Using The Repository

Here is the repository pattern according to the brilliant Martin Fowler from Patterns of Enterprise Architecture:

A Repository mediates between the domain and data mapping layers, acting like an in-memory domain object collection. Client objects construct query specifications declaratively and submit them to Repository for satisfaction. Objects can be added to and removed from the Repository, as they can from a simple collection of objects, and the mapping code encapsulated by the Repository will carry out the appropriate operations behind the scenes. Conceptually, a Repository encapsulates the set of objects persisted in a data store and the operations performed over them, providing a more object-oriented view of the persistence layer. Repository also supports the objective of achieving a clean separation and one-way dependency between the domain and data mapping layers.

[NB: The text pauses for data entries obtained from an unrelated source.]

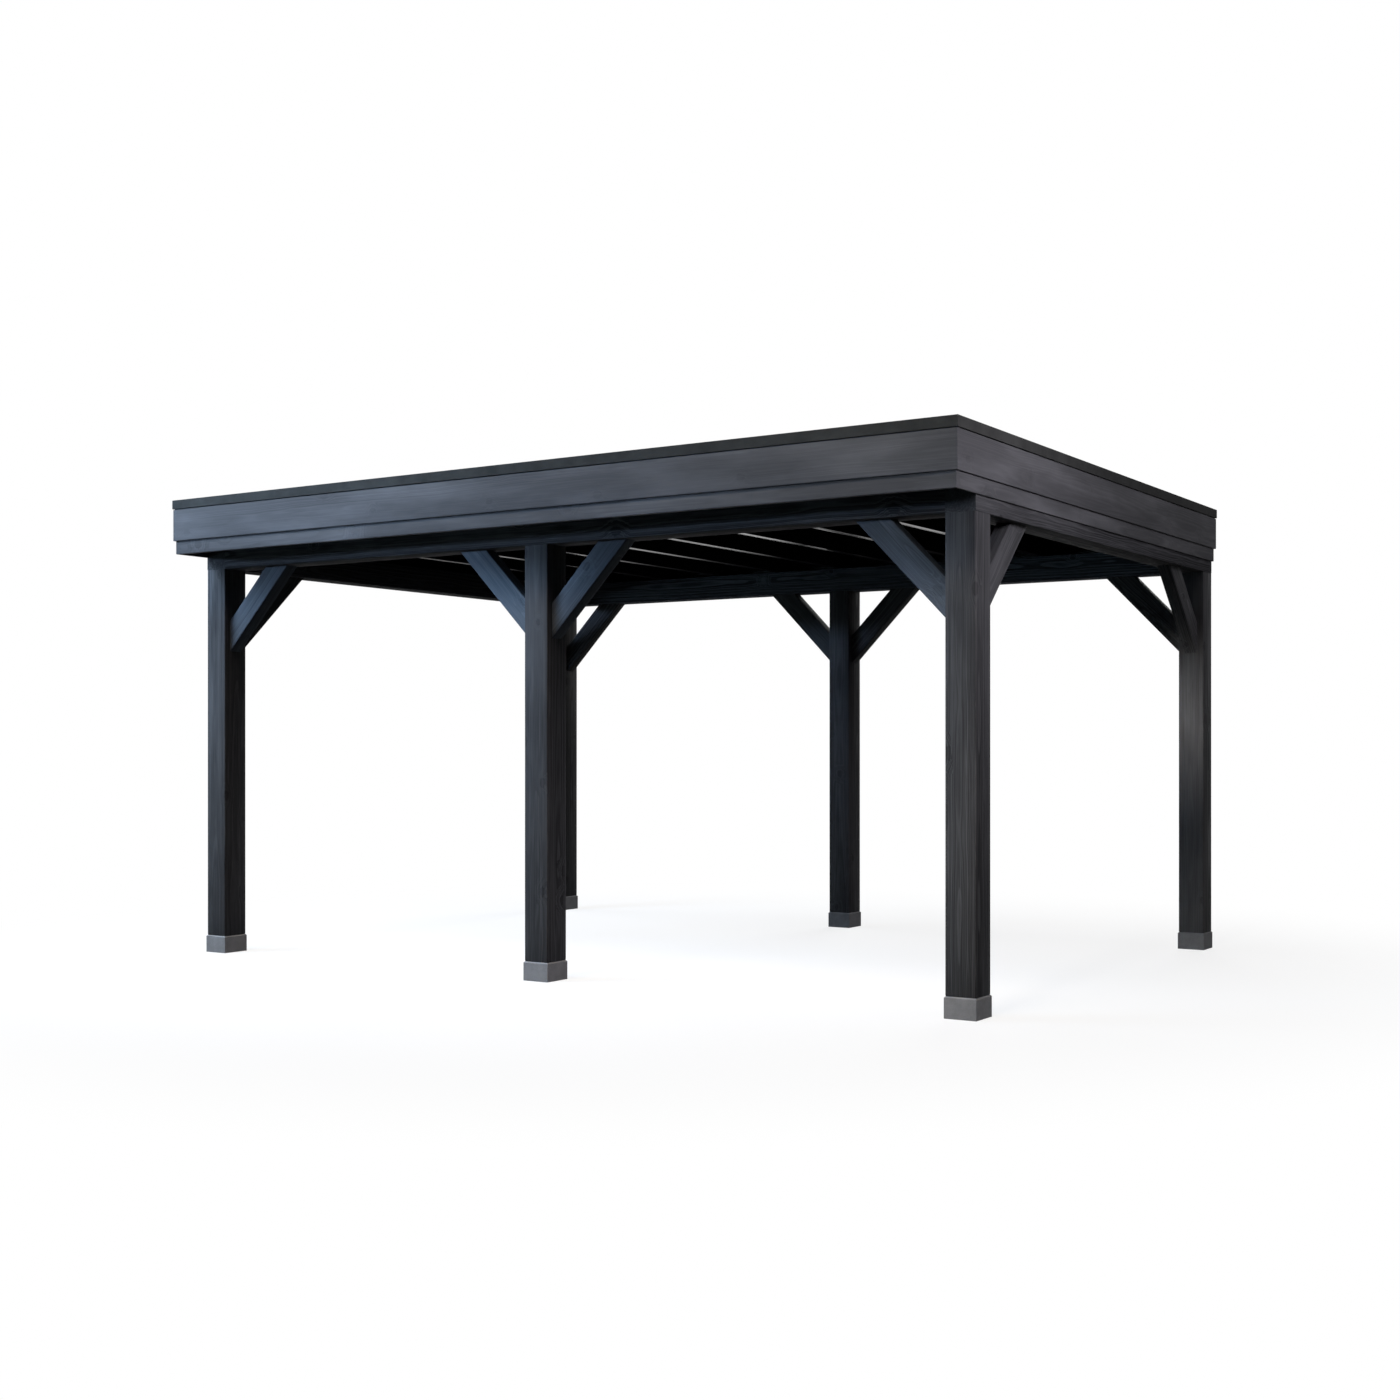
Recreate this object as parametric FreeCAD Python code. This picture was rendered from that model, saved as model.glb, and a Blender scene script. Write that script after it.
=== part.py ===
import FreeCAD, Part
import os

# Free-standing timber patio canopy with a flat roof: six posts on low concrete
# feet, a ring of beams, angle braces, rafters, a boarded and felted roof, and a
# stepped, mitred fascia under a folded edge trim.
# The long side runs along X, the front faces -Y, and +Z is up. The origin is on
# the ground, under the middle of the roof.

# Posts and feet, in millimetres
post_width = 150.0
post_arris = 4.0
bay_count = 2
bay_pitch = 2400.0
row_pitch = 3050.0
foot_margin = 4.0
foot_height = 98.0
foot_chamfer = 6.0

# Beams
clear_height = 2220.0
beam_height = 150.0
beam_arris = 4.0

# Angle braces at 45 degrees, in the middle of the width of posts and beams
brace_width = 128.0
brace_thickness = 75.0
brace_inner_leg = 294.0
brace_arris = 4.0

# Roof frame and deck
rafter_width = 45.0
rafter_height = 140.0
rafters_per_bay = 5
front_overhang = 200.0
deck_thickness = 19.0
felt_thickness = 4.0

# Stepped fascia: a rebated upper board laps over a thinner lower board
upper_board_thickness = 21.0
upper_board_upstand = 69.0
lower_board_thickness = 10.0
front_lower_board_thickness = 21.0
fascia_step_drop = 2.0
lower_board_reveal = 75.0
fascia_lap = 25.0
lap_clearance = 1.0
board_arris = 2.0
drip_groove_height = 4.0
drip_groove_depth = 6.0

# Folded trim that caps the upper boards and the felt's upstand; a hem along the
# lower edge of its face rests on the boards, just above their drip groove
trim_thickness = 2.0
trim_face_height = 50.0
trim_hem_height = 8.0
trim_inner_leg = 20.0
trim_fold = 0.8

# Two places or directions closer than this are the same
tolerance = 1e-6

# Places worked out from the sizes above
frame_half_length = bay_count * bay_pitch / 2 + post_width / 2
roof_half_length = frame_half_length + upper_board_thickness
roof_depth = front_overhang + post_width + row_pitch + 2 * upper_board_thickness
roof_front = -roof_depth / 2
roof_back = roof_depth / 2
rafter_front = roof_front + upper_board_thickness
frame_front = rafter_front + front_overhang
frame_back = roof_back - upper_board_thickness
beam_top = clear_height + beam_height
rafter_top = beam_top + rafter_height
deck_top = rafter_top + deck_thickness
board_top = deck_top + upper_board_upstand
trim_top = board_top + trim_thickness
trim_bottom = trim_top - trim_face_height
fascia_step = beam_top - fascia_step_drop
lower_board_bottom = fascia_step - lower_board_reveal
post_columns = [bay_pitch * (i - bay_count / 2) for i in range(bay_count + 1)]
post_rows = {"front": frame_front + post_width / 2, "back": frame_back - post_width / 2}


def box(low, high):
    """A plain block between two opposite corners."""
    size = [high[i] - low[i] for i in range(3)]
    return Part.makeBox(size[0], size[1], size[2], FreeCAD.Vector(*low))


def edges_along(shape, direction):
    """The straight edges of a shape that run parallel to a direction."""
    wanted = FreeCAD.Vector(*direction).normalize()
    found = []
    for edge in shape.Edges:
        run = edge.Vertexes[-1].Point.sub(edge.Vertexes[0].Point).normalize()
        if abs(abs(run.dot(wanted)) - 1) < tolerance:
            found.append(edge)
    return found


def prism(points, thickness_vector):
    """A solid pushed out of a flat outline."""
    corners = [FreeCAD.Vector(*point) for point in points]
    outline = Part.makePolygon(corners + corners[:1])
    return Part.Face(outline).extrude(FreeCAD.Vector(*thickness_vector))


def foot(x, y):
    """A concrete block, a little wider than its post, with a chamfered top edge."""
    reach = post_width / 2 + foot_margin
    block = box((x - reach, y - reach, 0), (x + reach, y + reach, foot_height))
    rim = [edge for edge in block.Edges if min(v.Z for v in edge.Vertexes) > foot_height - tolerance]
    return block.makeChamfer(foot_chamfer, rim)


def post(x, y):
    """A square post from its foot to the beams, with its arrises and its bottom end eased."""
    reach = post_width / 2
    shaft = box((x - reach, y - reach, foot_height), (x + reach, y + reach, clear_height))
    rim = [edge for edge in shaft.Edges if max(v.Z for v in edge.Vertexes) < foot_height + tolerance]
    return shaft.makeChamfer(post_arris, edges_along(shaft, (0, 0, 1)) + rim)


def beam(low_x, high_x, low_y, high_y, run):
    """A beam on the post heads, with its four long arrises eased."""
    bar = box((low_x, low_y, clear_height), (high_x, high_y, beam_top))
    return bar.makeChamfer(beam_arris, edges_along(bar, run))


def make_beams():
    """Side beams over the corner posts; the long beams butt between their inner faces."""
    inner = frame_half_length - post_width
    outer = frame_half_length
    front, back = frame_front, frame_back
    return {
        "left_beam": beam(-outer, -inner, front, back, (0, 1, 0)),
        "right_beam": beam(inner, outer, front, back, (0, 1, 0)),
        "front_beam": beam(-inner, inner, front, front + post_width, (1, 0, 0)),
        "back_beam": beam(-inner, inner, back - post_width, back, (1, 0, 0)),
    }


def brace(corner, along, across):
    """A brace cut upright on its post and level under its beam.

    corner is where the middle of the post's side meets the beam's underside, along
    points from the post to the middle of the bay, and across is level and square
    to along.
    """
    outer_leg = brace_inner_leg + brace_width * 2 ** 0.5
    out = FreeCAD.Vector(*along)
    side = FreeCAD.Vector(*across)
    down = FreeCAD.Vector(0, 0, -1)
    origin = FreeCAD.Vector(*corner) - side * (brace_thickness / 2)
    points = [
        origin + down * brace_inner_leg,
        origin + down * outer_leg,
        origin + out * outer_leg,
        origin + out * brace_inner_leg,
    ]
    bar = prism(points, side * brace_thickness)
    return bar.makeChamfer(brace_arris, edges_along(bar, out - down))


def make_braces():
    """Two braces to each bay of the rows, and two to each side."""
    braces = {}
    half = post_width / 2
    for row, y in post_rows.items():
        number = 0
        for column in range(bay_count):
            left = post_columns[column] + half
            right = post_columns[column + 1] - half
            for x, step in ((left, 1), (right, -1)):
                number += 1
                corner = (x, y, clear_height)
                braces[f"{row}_brace_{number}"] = brace(corner, (step, 0, 0), (0, 1, 0))
    for side, x in (("left", post_columns[0]), ("right", post_columns[-1])):
        for row, step in (("front", 1), ("back", -1)):
            corner = (x, post_rows[row] + step * half, clear_height)
            braces[f"{side}_brace_{row}"] = brace(corner, (0, step, 0), (1, 0, 0))
    return braces


def make_rafters():
    """Rafters across the beams, the outermost two flush with the side beams' outer faces."""
    pitch = bay_pitch / rafters_per_bay
    inner_count = bay_count * rafters_per_bay - 1
    edge = frame_half_length - rafter_width / 2
    centres = [pitch * (i - (inner_count - 1) / 2) for i in range(inner_count)]
    half = rafter_width / 2
    bars = []
    for x in [-edge] + centres + [edge]:
        bars.append(box((x - half, rafter_front, beam_top), (x + half, frame_back, rafter_top)))
    return Part.makeCompound(bars)


def make_deck():
    """The roof boarding, as one sheet between the upper boards."""
    low = (-frame_half_length, rafter_front, rafter_top)
    return box(low, (frame_half_length, frame_back, deck_top))


def make_felt():
    """The roof felt: flat on the deck and turned up against the upper boards all round."""
    half = frame_half_length
    inner = half - felt_thickness
    tray = box((-half, rafter_front, deck_top), (half, frame_back, board_top))
    hollow_low = (-inner, rafter_front + felt_thickness, deck_top + felt_thickness)
    hollow = box(hollow_low, (inner, frame_back - felt_thickness, board_top + felt_thickness))
    return tray.cut(hollow)


def mitred_side(profile, side):
    """One side of a frame round the roof, with the profile run between two mitres.

    The profile's points are (inset from the upper boards' outer faces, height).
    """
    ends = {"start": [], "finish": []}
    for inset, height in profile:
        x = roof_half_length - inset
        front, back = roof_front + inset, roof_back - inset
        corners = {
            "front": ((-x, front), (x, front)),
            "right": ((x, front), (x, back)),
            "back": ((x, back), (-x, back)),
            "left": ((-x, back), (-x, front)),
        }[side]
        ends["start"].append(FreeCAD.Vector(*corners[0], height))
        ends["finish"].append(FreeCAD.Vector(*corners[1], height))
    wires = [Part.makePolygon(points + points[:1]) for points in ends.values()]
    return Part.makeLoft(wires, True, True)


def upper_board_profile():
    """The upper board, rebated behind its lower edge for the lower board.

    The rebate's lip is eased on both sides, and a drip groove runs under the trim.
    """
    rebate = upper_board_thickness - lower_board_thickness
    groove_bottom = trim_bottom - drip_groove_height
    return [
        (0, fascia_step + board_arris),
        (board_arris, fascia_step),
        (rebate - board_arris, fascia_step),
        (rebate, fascia_step + board_arris),
        (rebate, fascia_step + fascia_lap + lap_clearance),
        (upper_board_thickness, fascia_step + fascia_lap + lap_clearance),
        (upper_board_thickness, board_top),
        (0, board_top),
        (0, trim_bottom),
        (drip_groove_depth, trim_bottom),
        (drip_groove_depth, groove_bottom),
        (0, groove_bottom),
    ]


def lower_board_profile(thickness):
    """The lower board. A board thicker than the rebate has a shoulder under the rafters."""
    face = upper_board_thickness - lower_board_thickness
    back = face + thickness
    top = fascia_step + fascia_lap
    points = [
        (face, lower_board_bottom + board_arris),
        (face + board_arris, lower_board_bottom),
        (back, lower_board_bottom),
    ]
    if back > upper_board_thickness:
        points += [(back, beam_top), (upper_board_thickness, beam_top)]
    return points + [(upper_board_thickness, top), (face, top)]


def trim_profile():
    """The edge trim: a hemmed face, a flat top and a short leg inside the felt."""
    outer = -2 * trim_thickness
    inner = upper_board_thickness + felt_thickness
    leg_bottom = board_top - trim_inner_leg
    hem_top = trim_bottom + trim_hem_height
    return [
        (outer, trim_bottom + trim_fold),
        (outer + trim_fold, trim_bottom),
        (0, trim_bottom),
        (0, hem_top),
        (-trim_thickness, hem_top),
        (-trim_thickness, board_top),
        (inner, board_top),
        (inner, leg_bottom),
        (inner + trim_thickness, leg_bottom),
        (inner + trim_thickness, trim_top),
        (outer + trim_fold, trim_top),
        (outer, trim_top - trim_fold),
    ]


def make_roof_edge():
    """Upper boards, lower boards and trim on the four sides, mitred at the corners."""
    pieces = {}
    for side in ("front", "right", "back", "left"):
        thickness = front_lower_board_thickness if side == "front" else lower_board_thickness
        pieces[f"{side}_upper_fascia"] = mitred_side(upper_board_profile(), side)
        pieces[f"{side}_lower_fascia"] = mitred_side(lower_board_profile(thickness), side)
        pieces[f"{side}_edge_trim"] = mitred_side(trim_profile(), side)
    return pieces


def make_canopy():
    """Every piece of the canopy, by the name of its node."""
    pieces = {}
    for row, y in post_rows.items():
        for number, x in enumerate(post_columns, 1):
            pieces[f"{row}_foot_{number}"] = foot(x, y)
            pieces[f"{row}_post_{number}"] = post(x, y)
    pieces.update(make_beams())
    pieces.update(make_braces())
    pieces["rafters"] = make_rafters()
    pieces["roof_deck"] = make_deck()
    pieces["roof_felt"] = make_felt()
    pieces.update(make_roof_edge())
    return pieces


os.makedirs("parts", exist_ok=True)
for name, shape in make_canopy().items():
    shape.exportStep(f"parts/{name}.step")
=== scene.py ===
import math
import random

import bmesh
import bpy
from bpy.props import FloatProperty, FloatVectorProperty, PointerProperty
from bpy.types import Operator, Panel, PropertyGroup
from mathutils import Matrix, Vector, noise


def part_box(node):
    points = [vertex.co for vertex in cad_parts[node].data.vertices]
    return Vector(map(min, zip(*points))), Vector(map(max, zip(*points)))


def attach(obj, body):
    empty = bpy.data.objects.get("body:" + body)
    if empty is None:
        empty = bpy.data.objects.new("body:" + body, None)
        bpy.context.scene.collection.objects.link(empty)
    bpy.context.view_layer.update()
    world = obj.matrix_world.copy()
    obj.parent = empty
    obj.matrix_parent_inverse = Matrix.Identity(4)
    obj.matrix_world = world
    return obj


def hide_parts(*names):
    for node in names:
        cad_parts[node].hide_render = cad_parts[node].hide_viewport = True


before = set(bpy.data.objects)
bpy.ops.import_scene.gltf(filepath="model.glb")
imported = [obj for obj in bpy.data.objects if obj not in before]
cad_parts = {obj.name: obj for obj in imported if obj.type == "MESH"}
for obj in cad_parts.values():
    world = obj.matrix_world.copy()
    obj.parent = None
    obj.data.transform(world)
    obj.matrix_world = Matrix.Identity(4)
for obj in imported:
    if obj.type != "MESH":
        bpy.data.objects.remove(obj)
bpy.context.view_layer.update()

bl_info = {
    "name": "Timber patio canopy",
    "version": (1, 0, 0),
    "blender": (4, 5, 0),
    "location": "3D View > Sidebar > Canopy",
    "description": "Finishes the pieces of a flat-roofed timber patio canopy and sets up its studio",
    "category": "Object",
}

X, Y, Z = Vector((1, 0, 0)), Vector((0, 1, 0)), Vector((0, 0, 1))
POSTS = [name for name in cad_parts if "_post_" in name]
FEET = [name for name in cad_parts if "_foot_" in name]
BEAMS = [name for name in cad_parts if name.endswith("_beam")]
BRACES = [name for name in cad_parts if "_brace_" in name]
# Braces given a still paler, bluer copy of the front brace stain: painted light
BRIGHTER_LIT_BRACES = ("front_brace_2",)
SIDES = ("front", "right", "back", "left")

# In metres, except for the last
SAME_PLACE = 1e-4  # corners closer than this count as one
BOARD_GAP = 0.0004  # half of the open joint between two roof boards
BOARD_JOINTS = (-0.96, -0.48, 0.0, 0.48, 0.96)  # rafters over which two boards may meet
FELT_LAP = 0.1  # how far one strip of felt lies over the next
FELT_STEP = 0.0025  # rise of the felt at a lap
FELT_EDGE = 0.001  # slope of a strip's free edge
FELT_DIP = 0.01  # slope where a strip runs off the one below
END_SHIFT = 40.0  # keeps the knots on a bar's ends apart from those on its sides
KNOT_FREE = 0.35  # share of the net's cells without a knot


def node_box(name):
    """The lowest and highest corner of a node, as vectors."""
    low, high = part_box(name)
    return Vector(low), Vector(high)


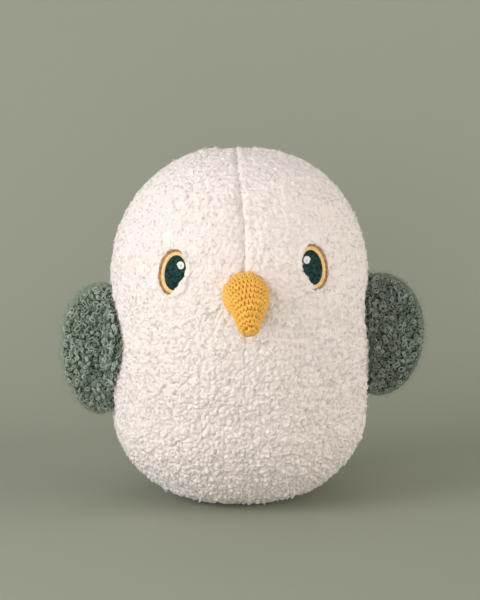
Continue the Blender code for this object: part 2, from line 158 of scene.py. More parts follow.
# Crochet of the beak and stitches of the eyes
ROUNDS = 12
STITCH_WIDTH = 0.0031
YARN_THICKNESS = 0.00084
THREAD_PITCH = 0.00042
THREAD_THICKNESS = 0.00026
PAD_BEVEL = 0.0003

# Fine hairs: length and thickness
PILE_HAIR = (0.0022, 0.00006)
BEAK_HAIR = (0.0013, 0.00005)
LOOP_HAIR = (0.0030, 0.00008)
FLEECE_HAIR = (0.0022, 0.00007)
ROOT_HAIR = (0.0075, 0.00008)

# A distance beyond all those it is compared with
FAR = 9.0

dice = np.random.default_rng(20)


def stacked(*parts):
    """Arrays side by side, on a last axis of their own."""
    return np.stack(parts, axis=-1)


def circle(count):
    """Even angles once round."""
    return 2 * pi * np.arange(count) / count


def unit(vectors):
    return vectors / np.maximum(np.linalg.norm(vectors, axis=-1, keepdims=True), 1e-12)


def smooth_step(value, low, high):
    share = np.clip((value - low) / (high - low), 0, 1)
    return share * share * (3 - 2 * share)


def cell_key(cell):
    """A whole number for each cell of a grid in space."""
    return cell[..., 0] * 73856093 ^ cell[..., 1] * 19349663 ^ cell[..., 2] * 83492791


def hashed(cell, seed):
    """Repeatable random shares for cells."""
    mixed = (cell_key(cell) ^ seed * 2654435761) & 0xFFFFFFFF
    mixed = (mixed ^ mixed >> 15) * 2246822519 & 0xFFFFFFFF
    mixed = (mixed ^ mixed >> 13) * 3266489917 & 0xFFFFFFFF
    return ((mixed ^ mixed >> 16) & 0xFFFF) / 65535


def noise(points, scale, seed):
    """Smooth random field from -1 to 1, with features of that scale."""
    place = points / scale
    cell = np.floor(place).astype(np.int64)
    part = place - cell
    part = part * part * (3 - 2 * part)
    total = np.zeros(len(points))
    for corner in np.ndindex(2, 2, 2):
        step = np.array(corner)
        weight = np.prod(np.where(step, part, 1 - part), axis=1)
        total += weight * hashed(cell + step, seed)
    return 2 * total - 1


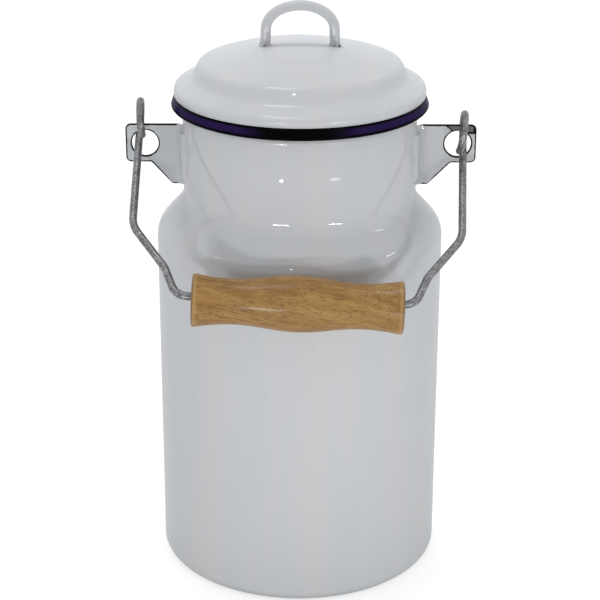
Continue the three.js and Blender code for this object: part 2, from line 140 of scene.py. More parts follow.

The repository object provides methods and delegates to an implementation. Everyone likes to implement patterns a little differently. There is one global Repo class. All the methods take a class as the first argument. All methods pass the class and other arguments down to the implementation. The implementation handles the CRUD logic. It tedious to pass around the class argument everywhere. The next step is to create a CustomerRepo or AdRepo. The class specific repos call the global Repo with the correct class argument. This way classes can interact with appropriately named repository. The Repo.backend applies to all the XXXRepo classes. However the CustomerRepo can have its own implementation if required. I haven’t had that use case yet so I stick with one implementation for all the objects. But it would be possible to put an Ad in elastic search or key/value style objects in redis.

Here is the repository itself along with a simple in memory implementation.

No need for gems here!

Integrating with Entities

Now that persistence is separate, there needs to be a way for entities to interact with the repository. The description says the objects are “added to the repository.” I did not like this code: repo << some_object. I decided to go with a different route. I have a Persistence module. It defines an id method. This is required by the repository. It also defines a save method which delegates to the proper repository. A new_record? method is added as well.

Now an entity can simply be saved or created. It makes the code easier to work with in use cases. I don’t like having references to top level repository constants all over the code. This keeps the code clean and loosely coupled.

Real World Examples

As mentioned earlier, I have top level constants for each entity repo. That class defines methods for handling queries. The query method is never called directly. Queries are simple Struct classes. They include all the data to execute the query. There is no “catch all” query. Everything is explicitly defined. I like this because it keeps all the data access calls defined and understandable. It also ensures there is only one way to access data: through a high level interface. Once the queries are there, I define the appropriate query methods in the adapter and that’s a wrap. Here’s some real world code.


Implementing the adapter is the only thing left. Unfortunately I can’t help you there because that’s implementation specific. I will say this though. If you are using an RDMS, then use sequel for the adapter. Also, do not implement a real adapter until the very last minute! It’s always surprising how quickly data models can change before launch! Stay with the in memory implementation until all the concepts are there. There is nothing to gain by implementing persistence early. Who knows, you might not even need it. A good architecture allows you to defer important decisions. The boundaries do just that.